* EXERCISE PROMPT:
Restate each of the lines given below, word for word.

* DATA BLOCK:
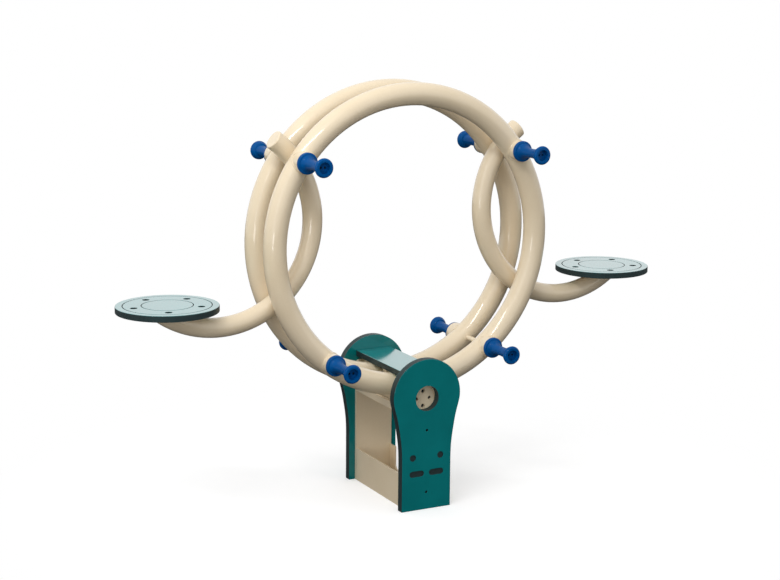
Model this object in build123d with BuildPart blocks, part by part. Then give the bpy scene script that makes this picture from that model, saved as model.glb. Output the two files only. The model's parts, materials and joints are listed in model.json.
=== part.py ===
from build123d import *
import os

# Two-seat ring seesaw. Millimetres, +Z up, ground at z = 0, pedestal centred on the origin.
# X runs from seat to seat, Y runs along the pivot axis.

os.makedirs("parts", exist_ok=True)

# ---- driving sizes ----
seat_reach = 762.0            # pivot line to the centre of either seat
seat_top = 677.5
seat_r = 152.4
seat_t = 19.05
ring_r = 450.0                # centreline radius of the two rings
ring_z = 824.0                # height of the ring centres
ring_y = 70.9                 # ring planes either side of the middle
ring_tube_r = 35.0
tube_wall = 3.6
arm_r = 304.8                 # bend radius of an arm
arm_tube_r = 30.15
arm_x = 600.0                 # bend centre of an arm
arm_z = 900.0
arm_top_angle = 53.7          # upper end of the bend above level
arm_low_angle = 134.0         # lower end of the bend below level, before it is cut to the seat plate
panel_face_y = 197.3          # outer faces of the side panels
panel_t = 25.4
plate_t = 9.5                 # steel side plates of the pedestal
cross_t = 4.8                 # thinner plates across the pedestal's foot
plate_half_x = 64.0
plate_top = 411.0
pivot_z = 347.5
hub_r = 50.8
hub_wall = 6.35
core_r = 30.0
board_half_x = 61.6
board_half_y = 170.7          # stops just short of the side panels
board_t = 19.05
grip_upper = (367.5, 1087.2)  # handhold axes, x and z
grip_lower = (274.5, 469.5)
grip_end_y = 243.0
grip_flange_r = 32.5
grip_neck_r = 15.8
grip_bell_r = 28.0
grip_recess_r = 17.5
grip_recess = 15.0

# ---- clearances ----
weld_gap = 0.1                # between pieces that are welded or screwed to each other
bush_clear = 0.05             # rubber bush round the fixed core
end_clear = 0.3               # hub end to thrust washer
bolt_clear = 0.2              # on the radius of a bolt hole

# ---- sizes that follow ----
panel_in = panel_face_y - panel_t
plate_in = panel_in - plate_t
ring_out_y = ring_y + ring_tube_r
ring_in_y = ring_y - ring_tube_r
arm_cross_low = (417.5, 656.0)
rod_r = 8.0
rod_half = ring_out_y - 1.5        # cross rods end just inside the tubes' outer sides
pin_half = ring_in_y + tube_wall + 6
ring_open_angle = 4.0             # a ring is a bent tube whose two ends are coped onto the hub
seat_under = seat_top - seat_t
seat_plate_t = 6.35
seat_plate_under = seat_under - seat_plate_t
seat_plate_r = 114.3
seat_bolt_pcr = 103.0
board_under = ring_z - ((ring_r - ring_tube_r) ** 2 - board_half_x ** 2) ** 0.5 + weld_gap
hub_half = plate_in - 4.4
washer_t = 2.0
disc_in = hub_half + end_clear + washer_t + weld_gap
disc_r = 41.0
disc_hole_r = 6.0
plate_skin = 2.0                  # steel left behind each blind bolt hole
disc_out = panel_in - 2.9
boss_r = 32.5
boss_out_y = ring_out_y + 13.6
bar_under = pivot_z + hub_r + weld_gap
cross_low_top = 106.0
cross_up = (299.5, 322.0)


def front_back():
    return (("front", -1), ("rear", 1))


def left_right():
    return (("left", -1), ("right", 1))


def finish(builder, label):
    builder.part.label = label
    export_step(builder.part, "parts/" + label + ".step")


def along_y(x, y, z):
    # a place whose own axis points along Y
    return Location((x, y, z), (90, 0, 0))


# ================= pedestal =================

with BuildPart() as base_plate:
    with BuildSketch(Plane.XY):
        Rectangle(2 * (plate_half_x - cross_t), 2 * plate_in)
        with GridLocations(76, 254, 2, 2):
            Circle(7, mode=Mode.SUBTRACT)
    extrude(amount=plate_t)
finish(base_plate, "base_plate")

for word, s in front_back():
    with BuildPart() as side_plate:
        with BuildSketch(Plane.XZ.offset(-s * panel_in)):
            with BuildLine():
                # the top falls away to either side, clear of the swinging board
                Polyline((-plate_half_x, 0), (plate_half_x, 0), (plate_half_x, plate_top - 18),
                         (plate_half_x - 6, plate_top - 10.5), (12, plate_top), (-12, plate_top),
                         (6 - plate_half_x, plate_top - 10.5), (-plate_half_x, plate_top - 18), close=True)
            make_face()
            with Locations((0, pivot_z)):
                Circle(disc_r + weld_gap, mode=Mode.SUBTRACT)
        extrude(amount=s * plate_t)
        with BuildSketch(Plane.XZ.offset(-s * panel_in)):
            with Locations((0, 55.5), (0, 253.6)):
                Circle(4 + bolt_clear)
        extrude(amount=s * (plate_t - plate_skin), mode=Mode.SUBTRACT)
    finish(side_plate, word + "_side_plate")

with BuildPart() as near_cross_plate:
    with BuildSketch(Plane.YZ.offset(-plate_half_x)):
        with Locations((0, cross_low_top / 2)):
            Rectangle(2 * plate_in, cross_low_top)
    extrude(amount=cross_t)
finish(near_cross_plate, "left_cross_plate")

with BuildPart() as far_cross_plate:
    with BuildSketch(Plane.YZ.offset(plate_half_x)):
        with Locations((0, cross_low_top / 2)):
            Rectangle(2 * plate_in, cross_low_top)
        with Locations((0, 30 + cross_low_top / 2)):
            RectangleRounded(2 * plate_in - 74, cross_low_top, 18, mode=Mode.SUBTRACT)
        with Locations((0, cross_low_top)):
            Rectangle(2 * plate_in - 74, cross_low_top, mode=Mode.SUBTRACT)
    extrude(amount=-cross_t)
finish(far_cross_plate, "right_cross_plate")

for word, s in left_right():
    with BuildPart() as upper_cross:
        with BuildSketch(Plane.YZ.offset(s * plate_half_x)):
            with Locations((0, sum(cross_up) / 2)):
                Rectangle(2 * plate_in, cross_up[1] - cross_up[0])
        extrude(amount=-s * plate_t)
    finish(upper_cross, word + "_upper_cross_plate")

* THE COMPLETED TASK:
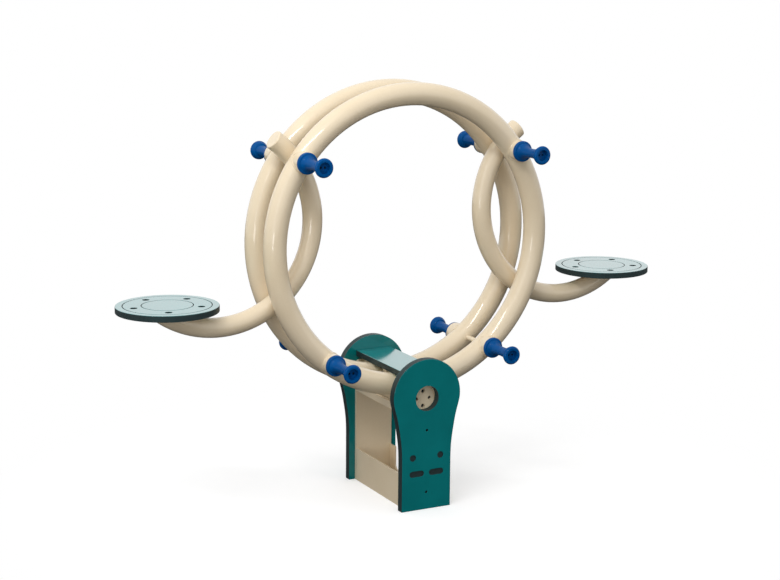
Model this object in build123d with BuildPart blocks, part by part. Then give the bpy scene script that makes this picture from that model, saved as model.glb. Output the two files only. The model's parts, materials and joints are listed in model.json.
=== part.py ===
from build123d import *
import os

# Two-seat ring seesaw. Millimetres, +Z up, ground at z = 0, pedestal centred on the origin.
# X runs from seat to seat, Y runs along the pivot axis.

os.makedirs("parts", exist_ok=True)

# ---- driving sizes ----
seat_reach = 762.0            # pivot line to the centre of either seat
seat_top = 677.5
seat_r = 152.4
seat_t = 19.05
ring_r = 450.0                # centreline radius of the two rings
ring_z = 824.0                # height of the ring centres
ring_y = 70.9                 # ring planes either side of the middle
ring_tube_r = 35.0
tube_wall = 3.6
arm_r = 304.8                 # bend radius of an arm
arm_tube_r = 30.15
arm_x = 600.0                 # bend centre of an arm
arm_z = 900.0
arm_top_angle = 53.7          # upper end of the bend above level
arm_low_angle = 134.0         # lower end of the bend below level, before it is cut to the seat plate
panel_face_y = 197.3          # outer faces of the side panels
panel_t = 25.4
plate_t = 9.5                 # steel side plates of the pedestal
cross_t = 4.8                 # thinner plates across the pedestal's foot
plate_half_x = 64.0
plate_top = 411.0
pivot_z = 347.5
hub_r = 50.8
hub_wall = 6.35
core_r = 30.0
board_half_x = 61.6
board_half_y = 170.7          # stops just short of the side panels
board_t = 19.05
grip_upper = (367.5, 1087.2)  # handhold axes, x and z
grip_lower = (274.5, 469.5)
grip_end_y = 243.0
grip_flange_r = 32.5
grip_neck_r = 15.8
grip_bell_r = 28.0
grip_recess_r = 17.5
grip_recess = 15.0

# ---- clearances ----
weld_gap = 0.1                # between pieces that are welded or screwed to each other
bush_clear = 0.05             # rubber bush round the fixed core
end_clear = 0.3               # hub end to thrust washer
bolt_clear = 0.2              # on the radius of a bolt hole

# ---- sizes that follow ----
panel_in = panel_face_y - panel_t
plate_in = panel_in - plate_t
ring_out_y = ring_y + ring_tube_r
ring_in_y = ring_y - ring_tube_r
arm_cross_low = (417.5, 656.0)
rod_r = 8.0
rod_half = ring_out_y - 1.5        # cross rods end just inside the tubes' outer sides
pin_half = ring_in_y + tube_wall + 6
ring_open_angle = 4.0             # a ring is a bent tube whose two ends are coped onto the hub
seat_under = seat_top - seat_t
seat_plate_t = 6.35
seat_plate_under = seat_under - seat_plate_t
seat_plate_r = 114.3
seat_bolt_pcr = 103.0
board_under = ring_z - ((ring_r - ring_tube_r) ** 2 - board_half_x ** 2) ** 0.5 + weld_gap
hub_half = plate_in - 4.4
washer_t = 2.0
disc_in = hub_half + end_clear + washer_t + weld_gap
disc_r = 41.0
disc_hole_r = 6.0
plate_skin = 2.0                  # steel left behind each blind bolt hole
disc_out = panel_in - 2.9
boss_r = 32.5
boss_out_y = ring_out_y + 13.6
bar_under = pivot_z + hub_r + weld_gap
cross_low_top = 106.0
cross_up = (299.5, 322.0)


def front_back():
    return (("front", -1), ("rear", 1))


def left_right():
    return (("left", -1), ("right", 1))


def finish(builder, label):
    builder.part.label = label
    export_step(builder.part, "parts/" + label + ".step")


def along_y(x, y, z):
    # a place whose own axis points along Y
    return Location((x, y, z), (90, 0, 0))


# ================= pedestal =================

with BuildPart() as base_plate:
    with BuildSketch(Plane.XY):
        Rectangle(2 * (plate_half_x - cross_t), 2 * plate_in)
        with GridLocations(76, 254, 2, 2):
            Circle(7, mode=Mode.SUBTRACT)
    extrude(amount=plate_t)
finish(base_plate, "base_plate")

for word, s in front_back():
    with BuildPart() as side_plate:
        with BuildSketch(Plane.XZ.offset(-s * panel_in)):
            with BuildLine():
                # the top falls away to either side, clear of the swinging board
                Polyline((-plate_half_x, 0), (plate_half_x, 0), (plate_half_x, plate_top - 18),
                         (plate_half_x - 6, plate_top - 10.5), (12, plate_top), (-12, plate_top),
                         (6 - plate_half_x, plate_top - 10.5), (-plate_half_x, plate_top - 18), close=True)
            make_face()
            with Locations((0, pivot_z)):
                Circle(disc_r + weld_gap, mode=Mode.SUBTRACT)
        extrude(amount=s * plate_t)
        with BuildSketch(Plane.XZ.offset(-s * panel_in)):
            with Locations((0, 55.5), (0, 253.6)):
                Circle(4 + bolt_clear)
        extrude(amount=s * (plate_t - plate_skin), mode=Mode.SUBTRACT)
    finish(side_plate, word + "_side_plate")

with BuildPart() as near_cross_plate:
    with BuildSketch(Plane.YZ.offset(-plate_half_x)):
        with Locations((0, cross_low_top / 2)):
            Rectangle(2 * plate_in, cross_low_top)
    extrude(amount=cross_t)
finish(near_cross_plate, "left_cross_plate")

with BuildPart() as far_cross_plate:
    with BuildSketch(Plane.YZ.offset(plate_half_x)):
        with Locations((0, cross_low_top / 2)):
            Rectangle(2 * plate_in, cross_low_top)
        with Locations((0, 30 + cross_low_top / 2)):
            RectangleRounded(2 * plate_in - 74, cross_low_top, 18, mode=Mode.SUBTRACT)
        with Locations((0, cross_low_top)):
            Rectangle(2 * plate_in - 74, cross_low_top, mode=Mode.SUBTRACT)
    extrude(amount=-cross_t)
finish(far_cross_plate, "right_cross_plate")

for word, s in left_right():
    with BuildPart() as upper_cross:
        with BuildSketch(Plane.YZ.offset(s * plate_half_x)):
            with Locations((0, sum(cross_up) / 2)):
                Rectangle(2 * plate_in, cross_up[1] - cross_up[0])
        extrude(amount=-s * plate_t)
    finish(upper_cross, word + "_upper_cross_plate")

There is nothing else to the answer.